057_DLbyABr_04b-Hands-On-MNIST-CNN(Python)
Import Notebook

SDS-2.x, Scalable Data Engineering Science

This is a 2019 augmentation and update of Adam Breindel's initial notebooks.

Try out the first ConvNet -- the one we looked at earlier.

This code is the same, but we'll run to 20 epochs so we can get a better feel for fitting/validation/overfitting trend.

from keras.utils import to_categorical
import sklearn.datasets

train_libsvm = "/dbfs/databricks-datasets/mnist-digits/data-001/mnist-digits-train.txt"
test_libsvm = "/dbfs/databricks-datasets/mnist-digits/data-001/mnist-digits-test.txt"

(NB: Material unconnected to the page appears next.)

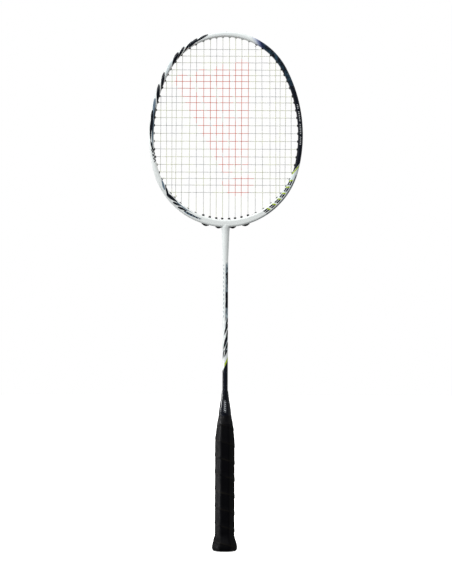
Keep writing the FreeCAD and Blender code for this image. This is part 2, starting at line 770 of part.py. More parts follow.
def make_joint_and_shaft(filled):
    profile = (("0", "Dims.shaft_top - Dims.spigot_length"),
               ("Dims.shaft_bore", "Dims.shaft_top - Dims.spigot_length"),
               ("Dims.shaft_bore", "Dims.shaft_top"),
               ("Dims.shaft_radius", "Dims.shaft_top"),
               ("Dims.cone_top_radius", "Dims.cone_flare_level"),
               ("(Dims.cone_top_radius * 2 + Dims.cone_flare_radius) / 3",
                "(Dims.cone_flare_level + Dims.head_bottom) / 2"),
               ("Dims.cone_flare_radius", "Dims.head_bottom"),
               ("Dims.cone_flare_radius", "Dims.head_bottom + Dims.hoop_round"),
               ("0", "Dims.head_bottom + Dims.hoop_round"))
    cone = cut("t_joint_cone", revolved("t_joint_blank", profile), filled)
    stub = doc.addObject("Part::Cylinder", "t_joint_stub")
    stub.setExpression("Radius", "Dims.stub_radius")
    stub.setExpression("Height", "Dims.stub_top - Dims.cone_flare_level")
    stub.setExpression("Placement.Base.z", "Dims.cone_flare_level")
    joint = doc.addObject("Part::Fuse", "t_joint")
    joint.Label = "t_joint"
    joint.Base = cone
    joint.Tool = stub
    node(joint)
    doc.recompute()
    node(revolved("shaft", (("Dims.shaft_bore", "Dims.shaft_foot"),
                            ("Dims.shaft_radius", "Dims.shaft_foot"),
                            ("Dims.shaft_radius", "Dims.shaft_top"),
                            ("Dims.shaft_bore", "Dims.shaft_top"))))
    return joint


# ---------------------------------------------------------------- handle

def octagon(name, width, level):
    """A bevelled section of the handle at a level, scaled from its full width."""
    sketch = doc.addObject("Sketcher::SketchObject", name)
    half = f"({width}) / 2"
    deep = f"({width}) / 2 * Dims.grip_depth / Dims.grip_width"
    bevel = f"({width}) * Dims.grip_bevel / Dims.grip_width"
    face = f"({half} - {bevel})"
    edge = f"({deep} - {bevel})"
    polygon(sketch, ((face, f"-({deep})"), (half, f"-{edge}"), (half, edge), (face, deep),
                     (f"-{face}", deep), (f"-({half})", edge), (f"-({half})", f"-{edge}"),
                     (f"-{face}", f"-({deep})")))
    sketch.setExpression("Placement.Base.z", level)
    return sketch


def octagon_loft(name, sections):
    loft = doc.addObject("Part::Loft", name)
    loft.Sections = [octagon(f"{name}_section_{i}", width, level)
                     for i, (width, level) in enumerate(sections, 1)]
    loft.Solid = True
    loft.Ruled = True
    return loft


# Share of the flare's height and the share of its swell that is left there.
FLARE_SHAPE = ((0.25, 0.8), (0.6, 0.3))


def flare(inset):
    """Widths and levels of the handle's flared butt and straight length, moved in by `inset`."""
    swell = "(Dims.flare_width - Dims.grip_width)"
    rise = "(Dims.flare_start - Dims.flare_level)"
    curve = tuple((f"Dims.grip_width + {swell} * {left} - {inset}",
                   f"Dims.flare_level + {rise} * {share}") for share, left in FLARE_SHAPE)
    return ((f"Dims.flare_width - {inset}", "Dims.flare_level"), *curve,
            (f"Dims.grip_width - {inset}", "Dims.flare_start"),
            (f"Dims.grip_width - {inset}", "Dims.grip_shoulder"))


CAP_INSIDE = (("Dims.cap_foot_radius - Dims.cap_wall", "Dims.cap_foot"),
              ("Dims.cap_band_radius - Dims.cap_wall", "Dims.cap_band"),
              ("Dims.shaft_radius", "Dims.core_top"))

# Share of the cone cap's height above the tape, and the share of its narrowing done there.
CAP_SHAPE = ((0.2, 0.14), (0.48, 0.37), (0.78, 0.69))


def make_cap():
    swell = "(Dims.cap_band_radius - Dims.cap_top_radius)"
    rise = "(Dims.cap_top - Dims.cap_band)"
    outside = [("Dims.cap_foot_radius", "Dims.cap_foot"),
               ("Dims.cap_band_radius", "Dims.cap_band")]
    for share, narrowing in CAP_SHAPE:
        outside.append((f"Dims.cap_band_radius - {swell} * {narrowing}",
                        f"Dims.cap_band + {rise} * {share}"))
    outside.append(("Dims.cap_top_radius", "Dims.cap_top"))
    outside.append(("Dims.shaft_radius", "Dims.cap_top"))
    return node(revolved("cone_cap", tuple(outside) + tuple(reversed(CAP_INSIDE))))


def make_core(tack):
    inset = "2 * Dims.grip_wall"
    foot = f"Dims.flare_width - Dims.foot_round - {inset}"
    sections = ((foot, "Dims.butt_plate"),) + flare(inset)
    sections += (("2 * Dims.cap_foot_radius", "Dims.cap_foot"),)
    lower = octagon_loft("handle_core_lower", sections)
    upper = revolved("handle_core_upper", (("0", "Dims.cap_foot"),) + CAP_INSIDE
                     + (("0", "Dims.core_top"),))
    whole = doc.addObject("Part::Fuse", "handle_core_solid")
    whole.Base = lower
    whole.Tool = upper
    shaft_hole = doc.addObject("Part::Cylinder", "handle_core_bore")
    shaft_hole.setExpression("Radius", "Dims.shaft_radius")
    shaft_hole.setExpression("Height", "Dims.cap_top - Dims.shaft_foot")
    shaft_hole.setExpression("Placement.Base.z", "Dims.shaft_foot")
    end_hole = doc.addObject("Part::Cylinder", "handle_core_end_bore")
    end_hole.setExpression("Radius", "Dims.end_bore")
    end_hole.setExpression("Height", "Dims.end_bore_top")
    bored = cut("handle_core_bored", whole, shaft_hole)
    hollow = cut("handle_core_hollow", bored, end_hole)
    return node(cut("handle_core", hollow, tack))


def make_butt_cap():
    wide = "Dims.butt_plate_width"
    plate = octagon_loft("butt_cap_plate", ((f"{wide} - 2 * Dims.butt_chamfer", "0"),
                                            (wide, "Dims.butt_chamfer"),
                                            (wide, "Dims.butt_plate")))
    plug = doc.addObject("Part::Cylinder", "butt_cap_plug")
    plug.setExpression("Radius", "Dims.end_bore")
    plug.setExpression("Height", "Dims.butt_plug_top - Dims.butt_plate / 2")
    plug.setExpression("Placement.Base.z", "Dims.butt_plate / 2")
    whole = doc.addObject("Part::Fuse", "butt_cap")
    whole.Label = "butt_cap"
    whole.Base = plate
    whole.Tool = plug
    return node(whole)


def make_tack():
    surface = dim("grip_depth") / 2 - dim("grip_wall")
    start = Vector(0, surface + dim("tack_head_thickness"), dim("tack_level"))
    head = dim("tack_head_thickness")
    profile = ((0, 0), (dim("tack_head"), 0), (dim("tack_head"), head),
               (dim("tack_shank"), head), (dim("tack_shank"), head + dim("tack_length")),
               (0, head + dim("tack_length")))
    return node(feature("grip_tack", turned(profile, start, -Y_AXIS)))


def make_grip(core, cap, butt, tack):
    sections = (("Dims.butt_width", "Dims.grip_foot"),
                ("Dims.flare_width - Dims.foot_round", "Dims.grip_foot + Dims.foot_round"))
    sections += flare("0")
    sections += (("Dims.grip_top_width", "Dims.grip_top"),)
    grip = octagon_loft("base_grip_outside", sections)
    inside = doc.addObject("Part::MultiFuse", "base_grip_inside")
    inside.Shapes = [core, cap, butt, tack]
    bore = doc.addObject("Part::Cylinder", "base_grip_bore")
    bore.setExpression("Radius", "Dims.end_bore + Dims.grip_wall")
    bore.setExpression("Height", "Dims.grip_top + Dims.grip_wall")
    clear = cut("base_grip_open", grip, bore)
    return node(cut("base_grip", clear, inside))


def make_tape(cap):
    inside = "Dims.cap_band_radius - Dims.cap_wall / 3"
    ring = revolved("finishing_tape_blank", (
        (inside, "Dims.grip_top"),
        ("Dims.grip_top_width / 2", "Dims.grip_top"),
        ("Dims.cap_band_radius + Dims.tape_thickness", "Dims.cap_band"),
        (inside, "Dims.cap_band")))
    return node(cut("finishing_tape", ring, cap))


def make_handle():
    tack = make_tack()
    cap = make_cap()
    core = make_core(tack)
    butt = make_butt_cap()
    doc.recompute()
    make_grip(core, cap, butt, tack)
    make_tape(cap)


# ---------------------------------------------------------------- build and export

def check_and_export():
    doc.recompute()
    failed = [item.Name for item in doc.Objects
              if "Invalid" in item.State or "Error" in item.State]
    if failed:
        raise RuntimeError(f"features failed: {failed}")
    for part in nodes:
        if part.Shape.isNull() or not part.Shape.isValid():
            raise RuntimeError(f"{part.Label} has no valid shape")
    os.makedirs(NODE_DIR, exist_ok=True)
    for part in nodes:
        part.Shape.exportStep(f"{NODE_DIR}/{part.Label}.step")
        solids = len(part.Shape.Solids)
        print(f"{part.Label}: {solids} solid(s), {part.Shape.Volume:.0f} mm3")


hoop_filled = make_hoop()
throat_joint = make_joint_and_shaft(hoop_filled)
make_saddles(hoop_filled.Shape, throat_joint.Shape)
make_grommets()
make_handle()
make_strings()
make_knots()
check_and_export()
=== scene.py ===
"""Looks for the badminton racket: painted frame, woven string bed, wrapped grip, studio, camera."""
import math

import bmesh
import bpy
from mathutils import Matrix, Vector, noise


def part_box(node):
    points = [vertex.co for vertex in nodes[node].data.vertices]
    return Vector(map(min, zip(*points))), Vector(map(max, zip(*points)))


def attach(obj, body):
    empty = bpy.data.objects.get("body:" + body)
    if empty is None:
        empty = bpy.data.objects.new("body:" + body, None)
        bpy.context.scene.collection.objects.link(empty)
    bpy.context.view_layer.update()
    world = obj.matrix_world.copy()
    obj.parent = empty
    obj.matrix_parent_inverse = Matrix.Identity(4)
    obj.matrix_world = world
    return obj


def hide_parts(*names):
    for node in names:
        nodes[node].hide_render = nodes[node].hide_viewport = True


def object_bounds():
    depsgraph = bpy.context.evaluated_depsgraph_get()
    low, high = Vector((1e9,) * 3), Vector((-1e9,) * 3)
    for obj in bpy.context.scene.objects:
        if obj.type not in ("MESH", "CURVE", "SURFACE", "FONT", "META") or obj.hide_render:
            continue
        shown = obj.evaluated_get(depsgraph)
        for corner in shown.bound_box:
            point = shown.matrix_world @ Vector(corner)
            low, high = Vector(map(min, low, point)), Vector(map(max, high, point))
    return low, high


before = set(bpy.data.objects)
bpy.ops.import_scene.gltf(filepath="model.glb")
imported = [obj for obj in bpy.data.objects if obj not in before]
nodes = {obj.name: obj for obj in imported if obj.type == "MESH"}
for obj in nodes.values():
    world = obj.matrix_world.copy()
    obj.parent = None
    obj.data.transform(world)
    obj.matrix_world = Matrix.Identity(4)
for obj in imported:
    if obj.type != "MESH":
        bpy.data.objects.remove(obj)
cad_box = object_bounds()

MM = 0.001
BODY = "root"

# Hoop outline, millimetres: its arcs follow from these.
HOOP_LOW, HOOP_HIGH = (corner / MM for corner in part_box("head_frame"))
HALF_WIDTH = HOOP_HIGH.x
HOOP_TOP = HOOP_HIGH.z
HOOP_BOTTOM = HOOP_LOW.z
WIDE_LEVEL = 540.4
SIDE_RADIUS = 186.3

# Handle, millimetres.
GRIP_WIDTH = 25.4
GRIP_DEPTH = 23.4
GRIP_BEVEL = 7.2
GRIP_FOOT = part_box("base_grip")[0].z / MM
GRIP_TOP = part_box("base_grip")[1].z / MM
GRIP_SHOULDER = 142.0
GRIP_TOP_WIDTH = 20.5
FLARE_START = 23.0
FLARE_LEVEL = 5.0
FLARE_WIDTH = 33.0
FOOT_WIDTH = 27.0
GRIP_WALL = 1.6
BAND_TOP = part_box("finishing_tape")[1].z / MM
CAP_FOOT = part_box("cone_cap")[0].z / MM
CAP_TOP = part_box("cone_cap")[1].z / MM
CAP_FOOT_RADIUS = 9.2
CAP_BAND_RADIUS = 8.35
CAP_TOP_RADIUS = 3.9
CAP_BORE = 3.55
CAP_WALL = 1.1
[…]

X_train, y_train = sklearn.datasets.load_svmlight_file(train_libsvm, n_features=784)
X_train = X_train.toarray()

X_test, y_test = sklearn.datasets.load_svmlight_file(test_libsvm, n_features=784)
X_test = X_test.toarray()

X_train = X_train.reshape( (X_train.shape[0], 28, 28, 1) )
X_train = X_train.astype('float32')
X_train /= 255
y_train = to_categorical(y_train, num_classes=10)

X_test = X_test.reshape( (X_test.shape[0], 28, 28, 1) )
X_test = X_test.astype('float32')
X_test /= 255
y_test = to_categorical(y_test, num_classes=10)
Using TensorFlow backend. 
from keras.models import Sequential
from keras.layers import Dense, Dropout, Activation, Flatten, Conv2D, MaxPooling2D

model = Sequential()

model.add(Conv2D(8, # number of kernels 
                (4, 4), # kernel size
                padding='valid', # no padding; output will be smaller than input
                input_shape=(28, 28, 1)))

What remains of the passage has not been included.